Before the experiment, the users will be provided access with all the fish, equipment and consumables to carry out their research projects. They will also benefit from advices for collecting good data (optimization of experimental parameters, design of experiments, calibration of sampling) and for highlighting information from the data using appropriate statistical analysis (specific software for multi-factorial analysis). Two animal keepers will be available to follow the progress of the experiments, to help for monitoring the zootechnical performances and the water quality and for organ sampling. One research engineer will supervise the schedule, organization and quality of the experiments. To optimize the feasibility of the protocols and ensure the reliability of the results, most of the tasks will be automatized using a computerization of the real-time data monitoring. The data analysis will be performed using a software settled by our computer specialists. Partners will benefit from a rigorous archiving and recording data to improve the safety of the experiments. Users will have full access to computing and offices, and will also receive all the services offer by the university. A report enclosing the description of the experiment and the scientific data obtained will be written after each experiment. The users will be encouraged to present their results during local seminars.
Unit of Access
On average each user or user group is expected to stay twice between 4 and 8 weeks (2 trials) in the infrastructure with thus a typical/average duration of 12 weeks per project.

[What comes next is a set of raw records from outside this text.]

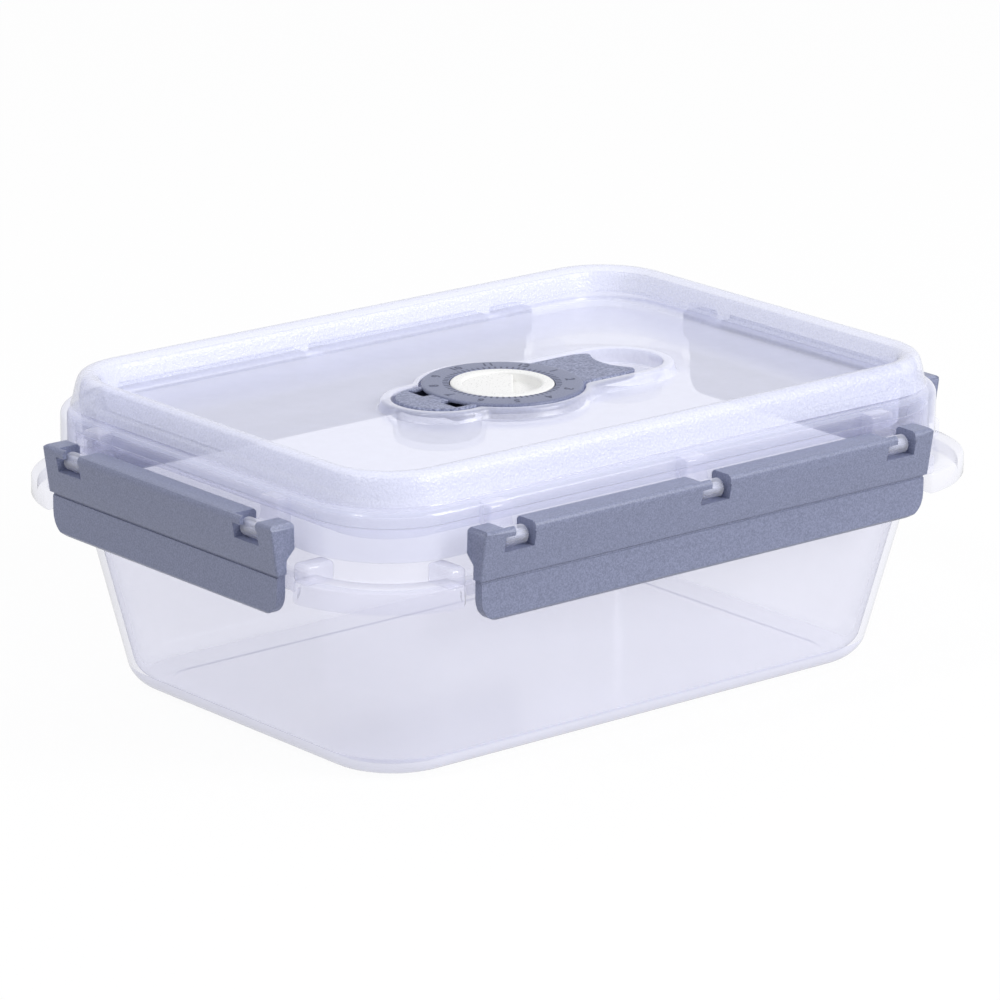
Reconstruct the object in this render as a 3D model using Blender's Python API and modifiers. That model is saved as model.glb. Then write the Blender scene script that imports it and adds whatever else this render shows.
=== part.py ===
"""Food storage box with a clip-on lid, four latches, a vent lever and a date dial.

Metres, +Z up. The long sides run along X and the short sides along Y, and the
origin is the centre of the surface that the tub stands on. The tub and the lid
are lofts through rounded outlines, the latches are one outline pushed along
their length, and the dial and the vent plug are turned.
"""
import math

import bmesh
import bpy
from mathutils import Matrix, Vector

MM = 0.001

# General
GAP = 0.3 * MM
EMBED = 0.6 * MM
OVERRUN = 4.0 * MM
MERGE_DISTANCE = 0.0005 * MM
CORNER_STEPS = 8
ROUND_STEPS = 44

# Outline of the lid skirt, which the whole box follows
LID_LENGTH = 210.0 * MM
LID_WIDTH = 149.2 * MM
LID_CORNER = 26.0 * MM

# Tub
RIM_HEIGHT = 71.7 * MM
FLANGE_DROP = 13.7 * MM
FLANGE_THICKNESS = 1.8 * MM
TUB_WALL = 1.9 * MM
TUB_FLOOR = 2.0 * MM
WALL_STEP = 1.5 * MM
WALL_TAPER = 0.2
CORNER_SHRINK = 2.0 * MM
CORNER_TAPER = 3.0 * MM
BASE_ROUND = 6.0 * MM
BASE_STEPS = 5
FOOT_WIDTH = 4.0 * MM
FOOT_HEIGHT = 0.8 * MM
RIM_THICKNESS = 2.0 * MM
RIM_CHAMFER = 0.4 * MM
COLLAR_BLEND = 4.0 * MM

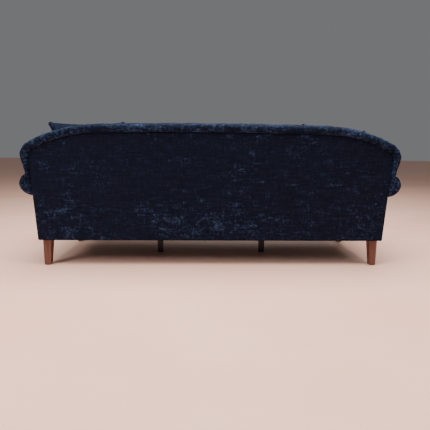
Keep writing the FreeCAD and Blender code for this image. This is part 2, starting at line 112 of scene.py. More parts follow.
def close_up(bm, middle=None):
    """Merges a tube's seam and turns the faces outwards, away from a middle point if one is given."""
    bmesh.ops.remove_doubles(bm, verts=bm.verts, dist=1e-5)
    bmesh.ops.recalc_face_normals(bm, faces=bm.faces)
    if middle is not None:
        outward = 0.0
        for face in bm.faces:
            outward += (face.calc_center_median() - middle).dot(face.normal) * face.calc_area()
        if outward < 0:
            bmesh.ops.reverse_faces(bm, faces=bm.faces)
    return bm


def walled_grid(columns, rows, place, wall, middle, rounding=0.0):
    """A grid whose rim goes back along wall and is rounded. Its faces turn away from middle."""
    bm = grid_over(columns, rows, place)
    rim = [edge for edge in bm.edges if edge.is_boundary]
    grown = bmesh.ops.extrude_edge_only(bm, edges=rim)
    walls = [part for part in grown["geom"] if isinstance(part, bmesh.types.BMVert)]
    bmesh.ops.translate(bm, verts=walls, vec=wall)
    if rounding:
        bmesh.ops.bevel(bm, geom=rim, offset=rounding, segments=3, profile=0.5, affect="EDGES", material=-1)
    return close_up(bm, middle)


def finish_with(piece, thickness=0.0, levels=0):
    """Gives a sheet its thickness inwards, then smooths it."""
    if thickness:
        wall = piece.modifiers.new("wall", "SOLIDIFY")
        wall.thickness = thickness
        wall.offset = -1
    if levels:
        smooth = piece.modifiers.new("smooth", "SUBSURF")
        smooth.levels = levels
        smooth.render_levels = levels
    return piece


def soft_step(value, low, high):
    """0 below low, 1 above high, and a smooth turn between."""
    t = min(max((value - low) / (high - low), 0.0), 1.0)
    return t * t * (3 - 2 * t)


def lumps(point, size, depth, seed=0.0):
    """Low, slow unevenness of stuffing under cloth."""
    return depth * noise.noise(point / size + Vector((seed, seed * 0.7, -seed)))


def belongs(piece, body, *replaced, slot="velvet", fill=None):
    """Puts a piece on its body and hides the CAD nodes that it takes the place of. The slot is not used."""
    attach(piece, body)
    if replaced:
        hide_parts(*replaced)


print("cloth helpers: a grid over a shape, and the same with a wall behind its rim")

# %% [markdown]
# ## Piping
# Piping is a cord in a bias-cut strip, sewn into a seam. It could be a curve with a bevel. A tube swept
# along the seam's own points is used instead, because it can follow points that a cloth simulation has
# moved.

# %% A tube that follows a closed or open line
def piping(name, line, radius, closed, material, sides=8):
    """A round tube along a list of points."""
    count = len(line)

    def turn_at(i):
        ahead = line[(i + 1) % count] if closed else line[min(i + 1, count - 1)]
        before = line[i - 1] if closed else line[max(i - 1, 0)]
        return (ahead - before).normalized()

    side = turn_at(0).orthogonal().normalized()
    rings = []
    for i in range(count):
        along = turn_at(i)
        side = (side - along * side.dot(along)).normalized()
        rings.append((line[i], side.copy(), along.cross(side)))

    def place(u, v):
        point, a, b = rings[round(u * (count if closed else count - 1)) % count]
        angle = 2 * math.pi * (round(v * sides) % sides) / sides
        return point + radius * (math.cos(angle) * a + math.sin(angle) * b)

    bm = grid_over(count if closed else count - 1, sides, place)
    bmesh.ops.remove_doubles(bm, verts=bm.verts, dist=1e-6)
    if not closed:
        bmesh.ops.holes_fill(bm, edges=[edge for edge in bm.edges if edge.is_boundary], sides=sides)
    bmesh.ops.recalc_face_normals(bm, faces=bm.faces)
    return new_piece(name, bm, material)


print("piping: a round tube along a seam's points")

# %% [markdown]
# ## Materials
# Crushed velvet is dark where the pile stands towards the eye and bluer where it has been pressed flat. The
# pressed patches are a few centimetres across, run sideways and have crisp edges. A node group makes the
# crush once, and every velvet material uses it with its own values.

# %% Helpers for building node trees
def node(tree, kind, **values):
    """A new node with some of its settings."""
    made = tree.nodes.new(kind)
    for name, value in values.items():
        setattr(made, name, value)
    return made


def ramp(tree, stops):
    """A colour ramp from (position, colour) pairs."""
    made = tree.nodes.new("ShaderNodeValToRGB")
    elements = made.color_ramp.elements
    while len(elements) < len(stops):
        elements.new(0.5)
    for element, (position, colour) in zip(elements, stops):
        element.position = position
        element.color = (*colour, 1)
    return made


def math_node(tree, operation, a, b):
    """The result of a sum or product of two sockets or numbers."""
    made = node(tree, "ShaderNodeMath", operation=operation)
    for socket, value in zip(made.inputs, (a, b)):
        if isinstance(value, bpy.types.NodeSocket):
            tree.links.new(value, socket)
        else:
            socket.default_value = value
    return made.outputs[0]


def group_with(name, inputs, outputs):
    """An empty shader group with named sockets."""
    group = bpy.data.node_groups.new(name, "ShaderNodeTree")
    for label, kind, value in inputs:
        socket = group.interface.new_socket(name=label, in_out="INPUT", socket_type=kind)
        if value is not None:
            socket.default_value = value
    for label, kind in outputs:
        group.interface.new_socket(name=label, in_out="OUTPUT", socket_type=kind)
    return group, group.nodes.new("NodeGroupInput"), group.nodes.new("NodeGroupOutput")


def noise_map(tree, coordinates, scale, detail=4.0, rough=0.55, distortion=0.0):
    """Noise from about 0 to 1, read at the coordinates."""
    made = node(tree, "ShaderNodeTexNoise")
    tree.links.new(coordinates, made.inputs["Vector"])
    made.inputs["Scale"].default_value = scale
    made.inputs["Detail"].default_value = detail
    made.inputs["Roughness"].default_value = rough
    made.inputs["Distortion"].default_value = distortion
    return made.outputs[0]


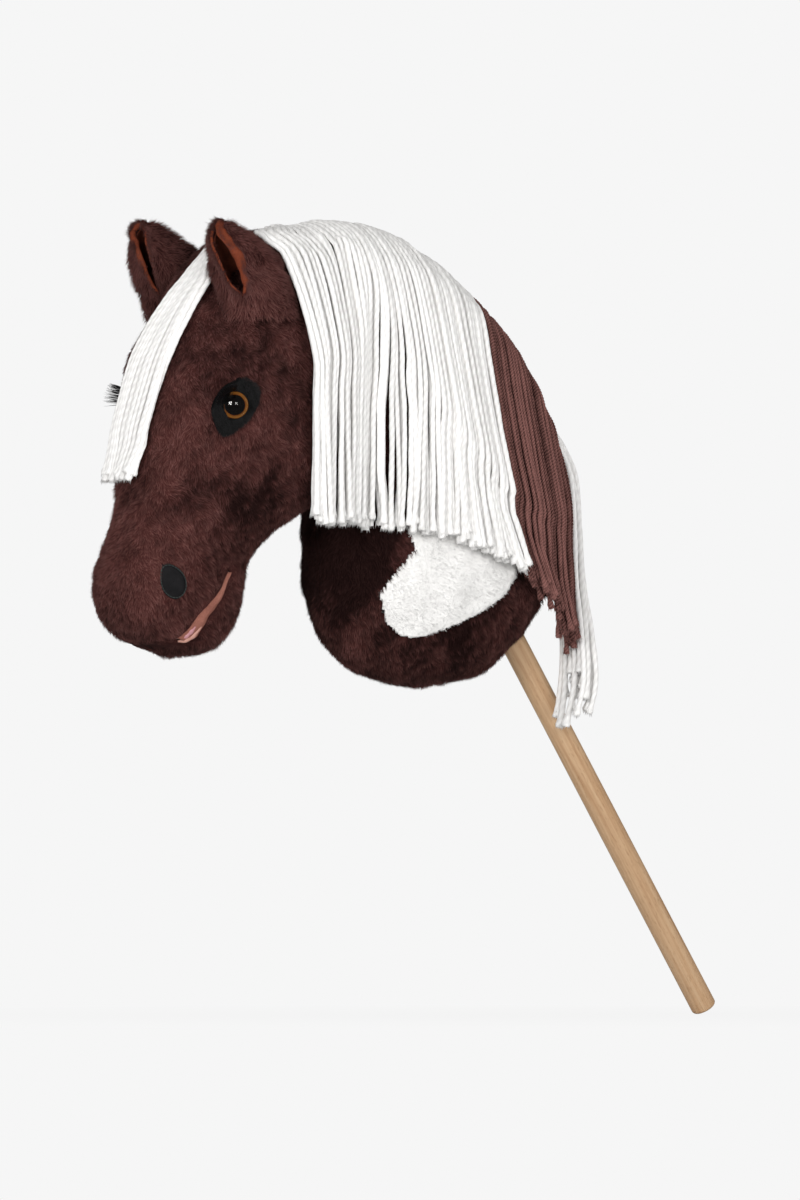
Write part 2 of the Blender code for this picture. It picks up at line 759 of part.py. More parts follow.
def lash_band(side, front):
    """A flaring strip round the upper front of the eye."""
    near, far = EYE_DIAMETER / 2 + 2 * GAP, EYE_DIAMETER / 2 + LASH_REACH
    section = np.array(
        (
            (near, front + GAP),
            (far, front + GAP + LASH_RISE),
            (far, front + GAP + LASH_RISE + LASH_THICK),
            (near, front + GAP + LASH_THICK),
        )
    )
    turn = np.radians(np.linspace(LASH_FROM, LASH_TO, LASH_STEPS))[:, None]
    x = -side * np.cos(turn) * section[:, 0]
    y = np.sin(turn) * section[:, 0]
    rings = np.stack([x, y, np.repeat(section[None, :, 1], LASH_STEPS, 0)], -1)
    mesh = mesh_of(*skin_grid(rings, rings[0].mean(0), rings[-1].mean(0)))
    mesh.transform(eye_place(side))
    return mesh


def make_nostrils():
    for side, name in ((-1, "left"), (1, "right")):
        tilt = Matrix.Rotation(math.radians(-side * NOSTRIL_TILT), 4, "Z")
        place = nostril_place(side) @ tilt

        def oval(shrink):
            w, h = NOSTRIL_WIDTH / 2 - shrink, NOSTRIL_HEIGHT / 2 - shrink
            turn = np.arange(NOSTRIL_SIDES) * 2 * math.pi / NOSTRIL_SIDES
            outline = [(w * math.cos(a), h * math.sin(a)) for a in turn]
            return prism(outline, -NOSTRIL_REACH, NOSTRIL_REACH, place)

        ring = within(head.layer(GAP + STITCH_THICK), oval(0))
        ring = minus(ring, head.layer(GAP), oval(STITCH_WIDTH))
        piece(f"nostril_stitching_{name}", ring, THREAD_GREY, 0.6)
        felt = minus(within(head.layer(GAP + FELT), oval(STITCH_WIDTH + GAP)), head.layer(GAP))
        piece(f"nostril_felt_{name}", felt, FELT_BLACK)


# Ears


def ear_cup(centre, shrink):
    """The ear's outside at a distance inside its surface, without its opening."""
    table = curve_through(EAR_ROWS, 1)
    share = table[1:-1, 2]
    turn = np.arange(EAR_SIDES) * 2 * math.pi / EAR_SIDES
    wide = np.maximum(EAR_HALF_WIDTH * share - shrink, EAR_HALF_WIDTH * EAR_LEAST)[:, None]
    deep = np.maximum(EAR_HALF_DEPTH * share - shrink, EAR_HALF_WIDTH * EAR_LEAST)[:, None]
    x = centre.x + table[1:-1, 1, None] * MM + deep * np.cos(turn)
    y = centre.y + wide * np.sin(turn)
    z = np.repeat(centre.z + table[1:-1, :1] * (EAR_HEIGHT - shrink), EAR_SIDES, 1)
    ends = [
        (centre.x + row[1] * MM, centre.y, centre.z + row[0] * (EAR_HEIGHT - shrink))
        for row in (table[0], table[-1])
    ]
    return mesh_of(*skin_grid(np.stack([x, y, z], -1), *ends))


def ear_opening(centre, shift):
    rise = EAR_HEIGHT / (EAR_RIM_HEIGHT * MM)
    outline = [(x + shift / MM, z * rise) for x, z in EAR_RIM]
    mesh = side_prism(outline, -SPACE, SPACE)
    mesh.transform(Matrix.Translation(centre) @ Matrix.Rotation(math.radians(EAR_TURN), 4, "Z"))
    return mesh


def head_swept(centre, offset):
    """The head as the ear meets it, turned about the ear's hinge through its whole swing."""
    turns = []
    for angle in (-EAR_SWING, -EAR_SWING / 2, 0, EAR_SWING / 2, EAR_SWING):
        mesh = head.layer(offset)
        turn = Matrix.Rotation(math.radians(angle), 4, "Y")
        mesh.transform(Matrix.Translation(centre) @ turn @ Matrix.Translation(-centre))
        turns.append(mesh)
    return turns


def ear_centre(side):
    point, _ = side_seat(EAR_X, EAR_Z, side)
    return point - Vector((0, side * EAR_INSET, 0))


def make_ears():
    for side, name in ((-1, "left"), (1, "right")):
        centre = ear_centre(side)
        sweep = head_swept(centre, GAP)
        outer = minus(ear_cup(centre, 0), ear_cup(centre, EAR_WALL), ear_opening(centre, 0), *sweep)
        piece(f"ear_{name}", largest_piece(outer), PLUSH_BROWN, origin=centre)
        lining = minus(
            ear_cup(centre, EAR_WALL + GAP),
            ear_cup(centre, EAR_WALL + GAP + EAR_LINING),
            ear_opening(centre, EAR_SETBACK),
            *sweep,
        )
        piece(f"ear_lining_{name}", largest_piece(lining), LINING_RUST, origin=centre)


# Mane and forelock

cover_trees = [tree_of(head.layer(TAPE_THICK + GAP)), tree_of(neck.layer(TAPE_THICK + GAP))]


def crest_height(x):
    return outermost(cover_trees, (x, OFF_EDGE, 2 * SPACE), (0, 0, -1))[0].z


def make_tape():
    top = 2 * SPACE / MM
    outline = TAPE_BELOW + ((top, TAPE_BELOW[-1][1]), (top, top), (TAPE_BELOW[0][0], top))
    strip = side_prism(outline, -TAPE_WIDTH / 2, TAPE_WIDTH / 2)
    tape = minus(within(neck.layer(GAP + TAPE_THICK), strip), neck.layer(GAP), head.layer(GAP))
    piece("mane_tape", largest_piece(tape), YARN_WHITE)


def hung(spots, angles, clear, tip):
    """The inner line of yarn that hangs over spots of the cover, in a plane.

    Lines at these angles each touch the outermost spot, so the yarn stays outside. The line turns where they
    cross, and the last one runs down to the tip. Each row holds the place across, z and the way out.
    """
    outs = np.stack([-np.cos(angles), np.sin(angles)], 1)
    support = (outs @ np.array(spots).T).max(1) + clear
    rows = []
    for i in range(len(outs) - 1):
        corner = np.linalg.solve(outs[i : i + 2], support[i : i + 2])
        out = outs[i] + outs[i + 1]
        rows.append((*corner, *(out * 2 / (out @ out))))
    low = rows[-1][1]
    for share in BELOW_BULGE:
        z = low + (tip - low) * share
        rows.append(((outs[-1, 1] * z - support[-1]) / -outs[-1, 0], z, *outs[-1]))
    return support, np.array(rows)


def drape(x, tip):
    """The yarn's inner line in the plane of x, over the near side's bulge and then straight down."""
    top = crest_height(x)
    reach = []
    for z in np.linspace(tip, top - BELOW_CREST, HUNG_ROWS):
        point, _ = outermost(cover_trees, (x, -SPACE, z), (0, 1, 0))
        if point and point.y < 0:
            reach.append((point.y, z))
    widest = min(reach)[1]
    spots = reach + [(0.0, top)]
    for angle in np.radians(np.arange(CREST_TURN, 90, CREST_TURN)):
        out = Vector((0, -math.cos(angle), math.sin(angle)))
        point, _ = outermost(cover_trees, Vector((x, 0, widest)) + out * SPACE, -out)
        spots.append((point.y, point.z))
    fall = (crest_height(x - CREST_STEP) - crest_height(x + CREST_STEP)) / (2 * CREST_STEP)
    support, rows = hung(spots, DRAPE_ANGLES, MANE_CLEAR * math.hypot(1, min(fall, STEEPEST)), tip)
    return np.vstack([[(0.0, support[0], 0.0, 1.0)], rows])


def make_mane_section(name, start, end, tip_front, tip_back):
    ridges = [row[2] * MM for row in NECK_ROWS if start < row[2] * MM < end]
    inner, outer = [], []
    for x in sorted([*np.linspace(start, end, MANE_COLUMNS), *ridges]):
        share = (x - start) / (end - start)
        rows = drape(x, tip_front + (tip_back - tip_front) * share)
        down = np.clip((rows[0, 1] - rows[:, 1]) / (rows[0, 1] - rows[-1, 1]), 0, 1)
        thick = MANE_ROOT + (MANE_THICK - MANE_ROOT) * np.clip(down * 3, 0, 1)
        stray = np.interp(x, *zip(*MANE_STRAY))
        xs = x + stray * ((rows[0, 1] - rows[:, 1]) / MANE_DROP) ** 2
        inner.append(np.stack([xs, rows[:, 0], rows[:, 1]], 1))
        outer.append(inner[-1] + np.stack([0 * xs, rows[:, 2], rows[:, 3]], 1) * thick[:, None])
    inner, outer = np.array(inner), np.array(outer)
    rings = np.concatenate([inner, outer[:, ::-1]], 1)
    count, around = rings.shape[:2]
    points = rings.reshape(-1, 3)
    at = np.arange(count * around).reshape(count, around)
    near = np.roll(at, -1, 1)
    a, b, c, d = at[:-1].ravel(), near[:-1].ravel(), near[1:].ravel(), at[1:].ravel()
    faces = np.vstack([np.stack([a, b, c], 1), np.stack([a, c, d], 1)]).tolist()
    half = around // 2
    for row in (0, count - 1):
        for i in range(half - 1):
            j = around - 1 - i
            faces.append([int(at[row, i]), int(at[row, i + 1]), int(at[row, j - 1]), int(at[row, j])])
    root = (inner[0, 0] + inner[-1, 0]) / 2
    piece(name, mesh_of(points, faces), YARN_BROWN if "brown" in name else YARN_WHITE, origin=tuple(root))


def make_mane():
    edges = [row[1] for row in MANE_SECTIONS] + [MANE_END]
    for (name, start, tip_front, tip_back), next_start in zip(MANE_SECTIONS, edges[1:]):
        make_mane_section(name, start, next_start - MANE_GAP, tip_front, tip_back)
    rings = []
    for z, x0, x1, y0, y1 in REAR_ROWS:
        mid, half = ((x0 + x1) / 2, (y0 + y1) / 2), ((x1 - x0) / 2, (y0 - y1) / 2)
        turn = np.arange(REAR_SIDES) * 2 * math.pi / REAR_SIDES
        ahead = np.sign(np.cos(turn)) * np.abs(np.cos(turn)) ** REAR_SQUARE
        aside = np.sign(np.sin(turn)) * np.abs(np.sin(turn)) ** REAR_SQUARE
        rings.append(np.stack([mid[0] + half[0] * ahead, mid[1] + half[1] * aside, 0 * turn + z], -1))
    rings = np.array(rings) * MM
    mesh = mesh_of(*skin_grid(rings, rings[0].mean(0), rings[-1].mean(0)))
    root = rings[0].mean(0)
    piece("mane_white_rear", mesh, YARN_WHITE, origin=tuple(root))


def make_forelock():
    """Yarn from the poll over the face, wider and a little off it at the tips."""
    spots = []
    for z in np.linspace(FORELOCK_TIP_Z, FORELOCK_ROOT_Z, HUNG_ROWS):
        for y in np.linspace(-FORELOCK_TIP_WIDTH / 2, FORELOCK_TIP_WIDTH / 2, FORELOCK_COLUMNS):
            point, _ = outermost([head_tree], (-2 * SPACE, y + OFF_EDGE, z), (1, 0, 0))
            spots.append((point.x, z))
    _, rows = hung(spots, FORELOCK_ANGLES, FORELOCK_CLEAR, FORELOCK_TIP_Z)
    first = rows[0].copy()
    first[:2] += (FORELOCK_ROOT_Z - first[1]) * np.array((math.tan(FORELOCK_ANGLES[0]), 1.0))
    rows = np.vstack([[first], rows])
    down = (rows[0, 1] - rows[:, 1]) / (rows[0, 1] - rows[-1, 1])
    half = (FORELOCK_ROOT_WIDTH + (FORELOCK_TIP_WIDTH - FORELOCK_ROOT_WIDTH) * down**0.8) / 2
    thick = FORELOCK_ROOT_THICK + (FORELOCK_THICK - FORELOCK_ROOT_THICK) * np.clip(down * 3, 0, 1)
    across = np.linspace(-1, 1, FORELOCK_COLUMNS)
    x = np.repeat(rows[:, :1] - FORELOCK_STRAY * down[:, None] ** 2, FORELOCK_COLUMNS, 1)
    inner = np.stack([x, half[:, None] * across, np.repeat(rows[:, 1:2], FORELOCK_COLUMNS, 1)], -1)
    outer = inner + rows[:, None, [2, 2, 3]] * thick[:, None, None] * np.array((1, 0, 1))
    rings = np.concatenate([inner, outer[:, ::-1]], 1)
    mesh = mesh_of(*skin_grid(rings, rings[0].mean(0), rings[-1].mean(0)))
    piece("forelock", mesh, YARN_WHITE, origin=tuple(inner[0].mean(0)))


make_stick()
make_sleeve()
make_tie()
make_stuffing()
make_head_cover()
make_mouth()
make_neck_cover()
make_eyes()
make_nostrils()
make_ears()
make_tape()
make_mane()
make_forelock()
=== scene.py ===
"""Hobby horse: plush head and neck, yarn mane and forelock, on a beech stick.

The horse faces -X, its near side is -Y and +Z is up. Lengths are in metres, outline tables in millimetres.
Every new surface is worked out with numpy as a function of two parameters, or as a profile along a path.
"""

import math

import bpy
import numpy as np
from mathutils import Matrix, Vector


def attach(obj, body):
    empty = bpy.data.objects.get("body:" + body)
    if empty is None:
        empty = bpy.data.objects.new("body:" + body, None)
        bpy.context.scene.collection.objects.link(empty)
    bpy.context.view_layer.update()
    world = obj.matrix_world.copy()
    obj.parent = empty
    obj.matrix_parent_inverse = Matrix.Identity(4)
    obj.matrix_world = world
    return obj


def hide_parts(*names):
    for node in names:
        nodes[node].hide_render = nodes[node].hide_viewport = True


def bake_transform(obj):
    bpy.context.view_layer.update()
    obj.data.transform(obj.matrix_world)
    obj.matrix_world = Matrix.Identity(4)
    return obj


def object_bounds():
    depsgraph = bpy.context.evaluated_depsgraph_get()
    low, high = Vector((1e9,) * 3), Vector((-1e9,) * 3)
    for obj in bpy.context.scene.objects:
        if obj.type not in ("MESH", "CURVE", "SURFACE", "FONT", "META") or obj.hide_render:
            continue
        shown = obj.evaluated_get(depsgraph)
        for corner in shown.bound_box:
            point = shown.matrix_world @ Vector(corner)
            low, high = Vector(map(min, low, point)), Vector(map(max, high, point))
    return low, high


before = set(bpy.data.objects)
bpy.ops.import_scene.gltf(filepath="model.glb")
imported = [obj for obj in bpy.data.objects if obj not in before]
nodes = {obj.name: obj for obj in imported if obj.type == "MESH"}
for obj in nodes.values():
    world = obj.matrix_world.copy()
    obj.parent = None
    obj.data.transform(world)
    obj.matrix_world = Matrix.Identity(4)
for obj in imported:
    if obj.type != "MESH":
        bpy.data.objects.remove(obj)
cad_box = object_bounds()
scene = bpy.context.scene

MM = 0.001
TURN = 2 * math.pi
# The way that each side's angles turn round a ring, and the side of y that it lies on
TURNS = ((1, "left"), (-1, "right"))
SIDES = ((-1, "left"), (1, "right"))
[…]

Installation 1: The unit of access is defined as 1 RAS.week. For eggs (hatchery), one trial is expected to range between 4 and 16 units (i.e. 1 RAS during 4 weeks; 2 RAS during 8 weeks) and a maximum of 16 units per project is authorized. For larvae, one trial is expected to range between 4 and 16 units (i.e. 1 RAS during 4 weeks; 2 RAS during 8 weeks) and a maximum of 16 units per project is authorized. For juveniles and breeders, one trial is expected to range between 24 and 128 units (i.e. 6 RAS during 4 weeks; 16 RAS during 8 weeks) and a maximum of 150 units per project is authorized. Including the variety of RAS available and the 2 trials, 144 RAS.week would be used on average for each project.
Installation 2 (hatchery and behaviour room): The unit of access is defined as 1 camera.week. A maximum of 64 units per project is authorized (e.g 4 cameras during 16 weeks).
For both installations, access typically consists of: discussions on the experiment, definitive time schedule, acclimatization period, sampling procedures, zootechnical and analytical measures, modalities of storing samples, statistical analysis.